The designs on the early Port Keats paintings are similar to those found in the western desert. The iconography of concentric circles and parallel travelling lines are similar because the cultures are related. Unlike central Australia where the iconography leads to the explosion of the Western Desert art movement, Port Keats’s painting flourished and then faded. The main reason for this can be explained by how the different groups dealt with sacred symbology.

In Port Keats, the artists moved away from traditional symbols to European iconography. In the Western desert the iconography was disguised with dots leading to aboriginal dot art.

The other significant difference is that Port Keats painting was only ever painted on bark. The fact that the same artist never had the opportunity to paint on board or canvas hindered any potential art movement. Paintings on bark are still considered ethnographic curiosities whereas paintings on canvas are considered abstract art.

Port Keats Catholic mission Altar Panels

Port Keats Painters

Many of the earlier bark paintings collected  do not have an artist name recorded.

 Depending on the beauty of the design some of the paintings by unknown artists still have value. It is sometimes possible to attrute the artwork to a particular artist.

Information on Port Keats artists was poorly recorded. There was no collector or dealer that took photos of the artists or record the stories told on the barks. It is for this reason these barks no matter how beautiful will never be worth the same as early western desert art. In many ways this is an oversight by early collectors because the artworks produced predate western desert painting by decades.

 If you know more about any of these artist please contact me. I would love to be able to present a fuller picture of the artists life.
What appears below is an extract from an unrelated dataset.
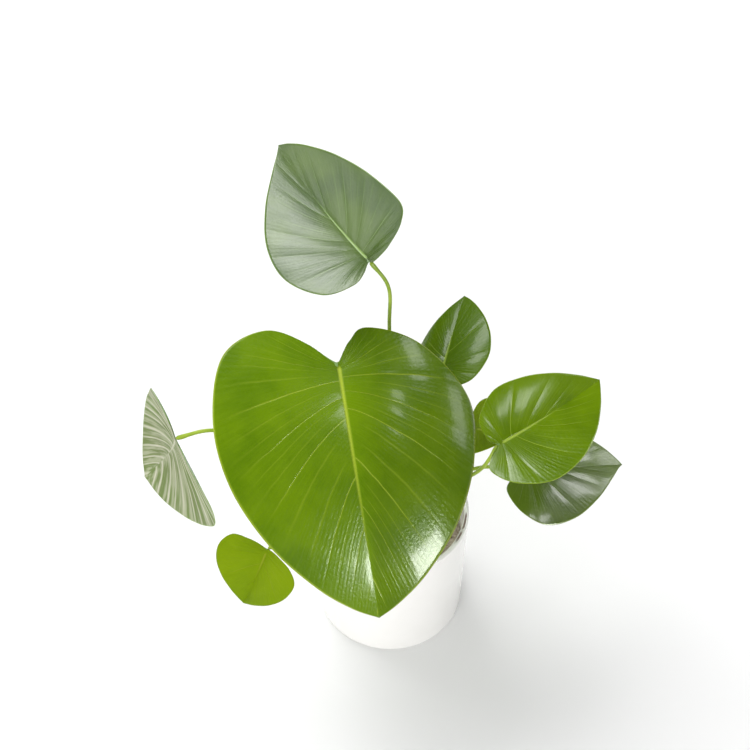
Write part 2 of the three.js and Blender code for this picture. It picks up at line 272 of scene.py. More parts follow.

Mission Store Port Keat 1970s

Charlie Mardigan (1926 -1986)

Charlie Mardigan was the most prolific and I believe the best of the Port Keats Artists. Some of his better works I believe rival those of the early Papunya Artists and rely strongly on traditional design elements.

Bobyin Nonghah

Bobyin Nongah was an aboriginal artist working in Wadeye (Port Keats) in the 1960s and 1970s. His main dreaming and subject of most of his paintings is the rainbow serpent or Kunmanggur.

Nym Bunduk

Indigenous Australian Artist Nym Bunduk is one of the few known painters of the Port Keats area. His early paintings are mainly of churinga-style designs painted on oval pieces of bark.

Charlie Brinken

Charlie Brinken (Newili) is an aboriginal artist from Wadeye (Port Keats) who painted in the 1960s and 1970s. He is best know for his bark paintings of churinga-like designs and ceremonial scenes.

Charlie Rock Ngumbe

There is virtually no information available on this artist. Charlie Rock Ngumbe spoke Murrinh – Patha language and was born around 1910.